BEGIN Source records
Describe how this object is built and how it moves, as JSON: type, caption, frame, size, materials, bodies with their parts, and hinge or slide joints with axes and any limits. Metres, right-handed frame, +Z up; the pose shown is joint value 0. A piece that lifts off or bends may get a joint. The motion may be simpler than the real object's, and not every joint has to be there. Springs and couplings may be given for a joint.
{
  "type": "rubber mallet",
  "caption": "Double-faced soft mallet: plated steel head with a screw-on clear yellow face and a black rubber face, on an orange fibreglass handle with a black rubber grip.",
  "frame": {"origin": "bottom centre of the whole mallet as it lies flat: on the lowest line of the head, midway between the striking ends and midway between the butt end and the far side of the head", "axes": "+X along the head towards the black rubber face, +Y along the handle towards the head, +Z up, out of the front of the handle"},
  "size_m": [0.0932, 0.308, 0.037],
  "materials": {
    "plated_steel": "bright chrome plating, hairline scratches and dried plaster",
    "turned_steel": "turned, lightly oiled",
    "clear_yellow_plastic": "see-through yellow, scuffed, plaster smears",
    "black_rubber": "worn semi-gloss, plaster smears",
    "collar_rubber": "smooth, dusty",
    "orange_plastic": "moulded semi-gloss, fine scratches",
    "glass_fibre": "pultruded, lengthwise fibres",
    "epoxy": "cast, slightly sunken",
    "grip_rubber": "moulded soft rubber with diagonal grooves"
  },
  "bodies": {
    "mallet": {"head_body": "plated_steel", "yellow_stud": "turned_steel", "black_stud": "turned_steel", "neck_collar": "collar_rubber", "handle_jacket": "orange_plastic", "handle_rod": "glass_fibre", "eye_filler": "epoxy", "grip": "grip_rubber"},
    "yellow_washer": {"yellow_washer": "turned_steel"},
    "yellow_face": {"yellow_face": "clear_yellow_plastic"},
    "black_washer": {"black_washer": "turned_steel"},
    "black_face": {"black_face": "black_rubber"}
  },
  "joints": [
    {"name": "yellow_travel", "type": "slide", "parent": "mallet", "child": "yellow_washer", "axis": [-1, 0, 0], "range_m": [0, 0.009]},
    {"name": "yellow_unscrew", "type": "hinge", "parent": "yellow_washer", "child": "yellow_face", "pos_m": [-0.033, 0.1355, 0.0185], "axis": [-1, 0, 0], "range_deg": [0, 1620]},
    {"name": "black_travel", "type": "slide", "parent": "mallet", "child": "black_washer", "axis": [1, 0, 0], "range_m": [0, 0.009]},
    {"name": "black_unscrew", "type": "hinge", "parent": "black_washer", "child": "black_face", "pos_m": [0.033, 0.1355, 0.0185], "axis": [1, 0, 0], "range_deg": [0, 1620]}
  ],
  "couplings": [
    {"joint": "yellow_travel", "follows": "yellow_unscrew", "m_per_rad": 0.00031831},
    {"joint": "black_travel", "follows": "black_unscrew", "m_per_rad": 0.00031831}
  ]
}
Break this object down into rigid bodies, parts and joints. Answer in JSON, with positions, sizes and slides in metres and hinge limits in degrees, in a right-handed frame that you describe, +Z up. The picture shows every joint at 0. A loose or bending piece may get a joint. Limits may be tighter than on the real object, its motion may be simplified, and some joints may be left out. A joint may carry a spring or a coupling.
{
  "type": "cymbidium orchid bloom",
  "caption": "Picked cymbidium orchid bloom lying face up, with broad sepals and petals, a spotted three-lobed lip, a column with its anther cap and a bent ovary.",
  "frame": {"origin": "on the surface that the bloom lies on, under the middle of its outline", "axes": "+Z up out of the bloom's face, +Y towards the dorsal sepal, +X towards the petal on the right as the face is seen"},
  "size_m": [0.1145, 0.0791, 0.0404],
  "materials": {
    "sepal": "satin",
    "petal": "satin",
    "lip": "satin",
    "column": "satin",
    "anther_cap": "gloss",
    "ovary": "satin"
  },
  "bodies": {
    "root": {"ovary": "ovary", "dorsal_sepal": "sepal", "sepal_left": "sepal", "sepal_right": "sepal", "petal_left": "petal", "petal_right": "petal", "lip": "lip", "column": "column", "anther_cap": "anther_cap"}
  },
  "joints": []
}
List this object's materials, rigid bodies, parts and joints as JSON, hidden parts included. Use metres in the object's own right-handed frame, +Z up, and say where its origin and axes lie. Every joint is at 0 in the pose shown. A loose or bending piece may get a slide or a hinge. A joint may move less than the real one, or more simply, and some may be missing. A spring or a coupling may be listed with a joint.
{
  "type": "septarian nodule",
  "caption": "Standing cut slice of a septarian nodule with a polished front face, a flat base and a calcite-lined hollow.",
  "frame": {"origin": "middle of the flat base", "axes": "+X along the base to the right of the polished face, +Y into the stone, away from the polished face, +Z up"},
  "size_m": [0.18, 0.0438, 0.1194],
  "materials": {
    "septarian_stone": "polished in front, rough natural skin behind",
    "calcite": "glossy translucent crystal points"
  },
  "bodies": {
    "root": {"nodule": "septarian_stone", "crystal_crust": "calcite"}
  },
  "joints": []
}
END Source records
Exercise requirements:
Set all of the entries down again, exactly as they were given.

Answer to this task:
Describe how this object is built and how it moves, as JSON: type, caption, frame, size, materials, bodies with their parts, and hinge or slide joints with axes and any limits. Metres, right-handed frame, +Z up; the pose shown is joint value 0. A piece that lifts off or bends may get a joint. The motion may be simpler than the real object's, and not every joint has to be there. Springs and couplings may be given for a joint.
{
  "type": "rubber mallet",
  "caption": "Double-faced soft mallet: plated steel head with a screw-on clear yellow face and a black rubber face, on an orange fibreglass handle with a black rubber grip.",
  "frame": {"origin": "bottom centre of the whole mallet as it lies flat: on the lowest line of the head, midway between the striking ends and midway between the butt end and the far side of the head", "axes": "+X along the head towards the black rubber face, +Y along the handle towards the head, +Z up, out of the front of the handle"},
  "size_m": [0.0932, 0.308, 0.037],
  "materials": {
    "plated_steel": "bright chrome plating, hairline scratches and dried plaster",
    "turned_steel": "turned, lightly oiled",
    "clear_yellow_plastic": "see-through yellow, scuffed, plaster smears",
    "black_rubber": "worn semi-gloss, plaster smears",
    "collar_rubber": "smooth, dusty",
    "orange_plastic": "moulded semi-gloss, fine scratches",
    "glass_fibre": "pultruded, lengthwise fibres",
    "epoxy": "cast, slightly sunken",
    "grip_rubber": "moulded soft rubber with diagonal grooves"
  },
  "bodies": {
    "mallet": {"head_body": "plated_steel", "yellow_stud": "turned_steel", "black_stud": "turned_steel", "neck_collar": "collar_rubber", "handle_jacket": "orange_plastic", "handle_rod": "glass_fibre", "eye_filler": "epoxy", "grip": "grip_rubber"},
    "yellow_washer": {"yellow_washer": "turned_steel"},
    "yellow_face": {"yellow_face": "clear_yellow_plastic"},
    "black_washer": {"black_washer": "turned_steel"},
    "black_face": {"black_face": "black_rubber"}
  },
  "joints": [
    {"name": "yellow_travel", "type": "slide", "parent": "mallet", "child": "yellow_washer", "axis": [-1, 0, 0], "range_m": [0, 0.009]},
    {"name": "yellow_unscrew", "type": "hinge", "parent": "yellow_washer", "child": "yellow_face", "pos_m": [-0.033, 0.1355, 0.0185], "axis": [-1, 0, 0], "range_deg": [0, 1620]},
    {"name": "black_travel", "type": "slide", "parent": "mallet", "child": "black_washer", "axis": [1, 0, 0], "range_m": [0, 0.009]},
    {"name": "black_unscrew", "type": "hinge", "parent": "black_washer", "child": "black_face", "pos_m": [0.033, 0.1355, 0.0185], "axis": [1, 0, 0], "range_deg": [0, 1620]}
  ],
  "couplings": [
    {"joint": "yellow_travel", "follows": "yellow_unscrew", "m_per_rad": 0.00031831},
    {"joint": "black_travel", "follows": "black_unscrew", "m_per_rad": 0.00031831}
  ]
}
Break this object down into rigid bodies, parts and joints. Answer in JSON, with positions, sizes and slides in metres and hinge limits in degrees, in a right-handed frame that you describe, +Z up. The picture shows every joint at 0. A loose or bending piece may get a joint. Limits may be tighter than on the real object, its motion may be simplified, and some joints may be left out. A joint may carry a spring or a coupling.
{
  "type": "cymbidium orchid bloom",
  "caption": "Picked cymbidium orchid bloom lying face up, with broad sepals and petals, a spotted three-lobed lip, a column with its anther cap and a bent ovary.",
  "frame": {"origin": "on the surface that the bloom lies on, under the middle of its outline", "axes": "+Z up out of the bloom's face, +Y towards the dorsal sepal, +X towards the petal on the right as the face is seen"},
  "size_m": [0.1145, 0.0791, 0.0404],
  "materials": {
    "sepal": "satin",
    "petal": "satin",
    "lip": "satin",
    "column": "satin",
    "anther_cap": "gloss",
    "ovary": "satin"
  },
  "bodies": {
    "root": {"ovary": "ovary", "dorsal_sepal": "sepal", "sepal_left": "sepal", "sepal_right": "sepal", "petal_left": "petal", "petal_right": "petal", "lip": "lip", "column": "column", "anther_cap": "anther_cap"}
  },
  "joints": []
}
List this object's materials, rigid bodies, parts and joints as JSON, hidden parts included. Use metres in the object's own right-handed frame, +Z up, and say where its origin and axes lie. Every joint is at 0 in the pose shown. A loose or bending piece may get a slide or a hinge. A joint may move less than the real one, or more simply, and some may be missing. A spring or a coupling may be listed with a joint.
{
  "type": "septarian nodule",
  "caption": "Standing cut slice of a septarian nodule with a polished front face, a flat base and a calcite-lined hollow.",
  "frame": {"origin": "middle of the flat base", "axes": "+X along the base to the right of the polished face, +Y into the stone, away from the polished face, +Z up"},
  "size_m": [0.18, 0.0438, 0.1194],
  "materials": {
    "septarian_stone": "polished in front, rough natural skin behind",
    "calcite": "glossy translucent crystal points"
  },
  "bodies": {
    "root": {"nodule": "septarian_stone", "crystal_crust": "calcite"}
  },
  "joints": []
}